Less than a week after being discharged from the hospital, where he was taken after experiencing dizziness during a Senate Democrats retreat, Sen. John Fetterman (D-Penn.) checked himself into Walter Reed Hospital to receive treatment for severe clinical depression. According to reports, he’s expected to be under care for a few weeks.

“Unclear how long Fetterman will stay in hospital, I’m told. Could be a month, maybe shorter,” CNN congressional correspondent Manu Raju tweeted on Friday. “Will take time for him to get right medication, per source. His symptoms were weight loss and lack of appetite, the latter of which contributed to lightheadedness last week, per source.”

This is the same man who repeatedly assured the voters of Pennsylvania that he was fit to serve; who gave us smarmy language about how he was campaigning for “anyone that ever got knocked down that got back up.”

Well, he wasn’t back up, was he?

And yet, the left is trying to present Fetterman as a hero for getting the help he needs.

“John, Gisele – Jill and I are thinking about your family today,” Joe Biden tweeted last week. “Millions of people struggle with depression every day, often in private. Getting the care you need is brave and important.”

Jen Senior at The Atlantic had her own bizarre take. “Fetterman’s office could have blamed his depression on his stroke, which is a common cause of depression,” she wrote. “Instead, it made a point of saying that Fetterman had had depression in the past.”

That was something that was curiously not discussed during the campaign, that perhaps the voters of Pennsylvania would have liked to know. But Senior’s longwinded defense and praise of Fetterman was only beginning, and she ultimately acknowledged that “Fetterman has basically been forced to contend with the effects of a severe brain trauma while working an absurdly demanding job in one of the most polarized and toxic political climates the country has ever known.”

Yeah — which is why he should have dropped out of the race last year and let the Pennsylvania Democratic Party select another candidate to replace him. Every paragraph of Senior’s column merely confirms everything that conservative media has been saying since last year: that John Fetterman is incapable of being a senator. In addition to the limitations created by his cognitive impairment, the demanding job of being a U.S. Senator clearly exacerbated his mental and emotional fragility. I can’t even imagine what it must be like to be forced to come to terms with those limitations the way Fetterman has had to in the Senate. In retrospect, it’s not surprising he’s struggling to cope.

Related: How Long Before John Fetterman Resigns?

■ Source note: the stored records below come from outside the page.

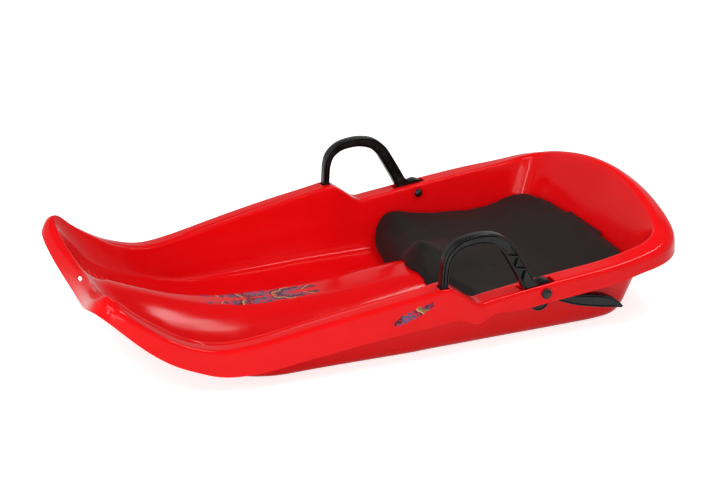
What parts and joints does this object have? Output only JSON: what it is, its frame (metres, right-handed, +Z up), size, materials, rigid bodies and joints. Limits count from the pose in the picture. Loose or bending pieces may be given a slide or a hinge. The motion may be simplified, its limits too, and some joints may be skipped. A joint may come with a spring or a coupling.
{
  "type": "plastic bobsled",
  "caption": "Moulded plastic family bobsled with a flanged tub, a raised middle ridge, a padded seat and hinged loop brake levers.",
  "frame": {"origin": "on the ground, under the middle of the sled's overall box", "axes": "+X towards the nose, +Y towards the rider's left, +Z up"},
  "size_m": [0.7989, 0.4304, 0.1659],
  "materials": {
    "shell_red": "glossy moulded plastic",
    "lever_black": "satin moulded plastic",
    "pad_black": "matte padded cover",
    "bolt_black": "semi-gloss",
    "washer_grey": "plain",
    "stud_black": "matte"
  },
  "bodies": {
    "sled": {"shell": "shell_red", "seat_pad": "pad_black", "seat_stud_1": "stud_black", "seat_stud_2": "stud_black", "pivot_bolt_left": "bolt_black", "pivot_bolt_right": "bolt_black", "cap_nut_left": "bolt_black", "cap_nut_right": "bolt_black", "washer_inner_left": "washer_grey", "washer_inner_right": "washer_grey", "washer_outer_left": "washer_grey", "washer_outer_right": "washer_grey"},
    "brake_left": {"brake_lever_left": "lever_black"},
    "brake_right": {"brake_lever_right": "lever_black"}
  },
  "joints": [
    {"name": "brake_left_turn", "type": "hinge", "parent": "sled", "child": "brake_left", "pos_m": [-0.1613, 0.1975, 0.0741], "axis": [0, -1, 0], "range_deg": [0, 32]},
    {"name": "brake_right_turn", "type": "hinge", "parent": "sled", "child": "brake_right", "pos_m": [-0.1613, -0.1975, 0.0741], "axis": [0, -1, 0], "range_deg": [0, 32]}
  ]
}
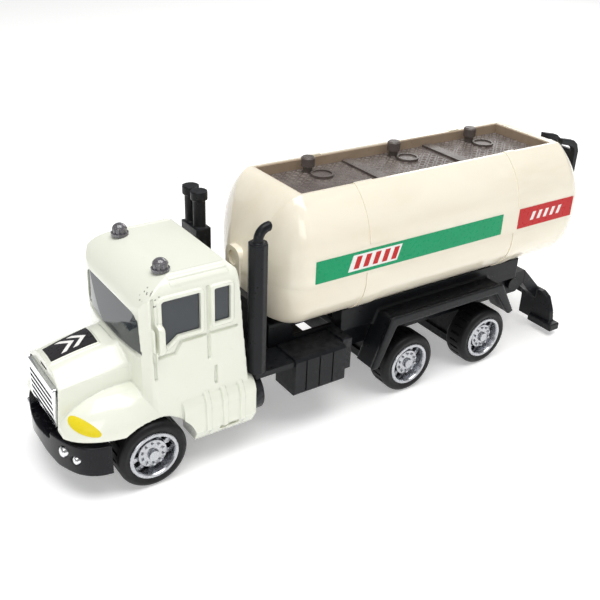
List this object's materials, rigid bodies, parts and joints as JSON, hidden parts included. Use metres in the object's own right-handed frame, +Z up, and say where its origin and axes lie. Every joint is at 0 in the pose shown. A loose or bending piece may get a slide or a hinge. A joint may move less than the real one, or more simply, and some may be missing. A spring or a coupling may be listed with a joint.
{
  "type": "toy tanker truck",
  "caption": "Conventional-cab toy tanker truck with a domed oval tank, tread-plate deck, exhaust stacks, rear ladder and free-rolling wheels on steel axles.",
  "frame": {"origin": "on the floor below the middle of the truck's box, midway between nose and ladder", "axes": "+X forward to the nose, +Y to the truck's left side, +Z up"},
  "size_m": [0.1705, 0.0394, 0.0627],
  "materials": {
    "cab_enamel": "gloss",
    "tank_cream": "gloss",
    "smoky_clear": "gloss",
    "beacon_clear": "gloss",
    "deck_smoke": "satin",
    "bright_plating": "polished",
    "rim_plating": "satin",
    "lamp_plating": "polished",
    "bumper_black": "gloss",
    "chassis_black": "satin",
    "tyre_black": "satin",
    "axle_steel": "brushed",
    "label_black": "satin",
    "label_green": "gloss",
    "label_red": "gloss"
  },
  "bodies": {
    "root": {"cab_body": "cab_enamel", "cab_glazing": "smoky_clear", "roof_beacons": "beacon_clear", "grille": "bright_plating", "front_bumper": "bumper_black", "fog_lamps": "lamp_plating", "hood_label": "label_black", "tank_upper_shell": "tank_cream", "tank_lower_shell": "tank_cream", "tank_deck": "deck_smoke", "filler_caps": "deck_smoke", "green_labels": "label_green", "red_labels": "label_red", "rear_ladder": "chassis_black", "chassis_frame": "chassis_black", "bed_frame": "chassis_black", "stack_panel": "chassis_black", "exhaust_stack": "chassis_black", "intake_stacks": "chassis_black", "rear_underrun": "chassis_black", "axle_keepers": "chassis_black", "base_screws": "axle_steel"},
    "front_wheels": {"front_axle": "axle_steel", "front_left_rim": "rim_plating", "front_left_tyre": "tyre_black", "front_right_rim": "rim_plating", "front_right_tyre": "tyre_black"},
    "middle_wheels": {"middle_axle": "axle_steel", "middle_left_rim": "rim_plating", "middle_left_tyre": "tyre_black", "middle_right_rim": "rim_plating", "middle_right_tyre": "tyre_black"},
    "rear_wheels": {"rear_axle": "axle_steel", "rear_left_rim": "rim_plating", "rear_left_tyre": "tyre_black", "rear_right_rim": "rim_plating", "rear_right_tyre": "tyre_black"}
  },
  "joints": [
    {"name": "front_wheel_spin", "type": "hinge", "parent": "root", "child": "front_wheels", "pos_m": [0.0648, 0, 0.0085], "axis": [0, 1, 0], "continuous": true},
    {"name": "middle_wheel_spin", "type": "hinge", "parent": "root", "child": "middle_wheels", "pos_m": [-0.0113, 0, 0.0085], "axis": [0, 1, 0], "continuous": true},
    {"name": "rear_wheel_spin", "type": "hinge", "parent": "root", "child": "rear_wheels", "pos_m": [-0.0396, 0, 0.0085], "axis": [0, 1, 0], "continuous": true}
  ]
}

And it was all preventable. The New York Times acknowledged that Fetterman “may have set himself back permanently by not taking the recommended amount of rest during the campaign,” and people around him are concerned that he was still pushing himself too much in light of his fragile health.

Fetterman wasn’t honest with himself or the people of Pennsylvania. And no one in his inner circle, be it his wife or his Democrat donor doctor, did anything to stop him, even though they most certainly knew the truth.

So, no, Fetterman should not be celebrated for bravery. It sucks for him that he had a stroke, but he’s been denying the reality of what that stroke means for his health. It’s about time he put his health and the people of Pennsylvania first. That would be the brave thing to do.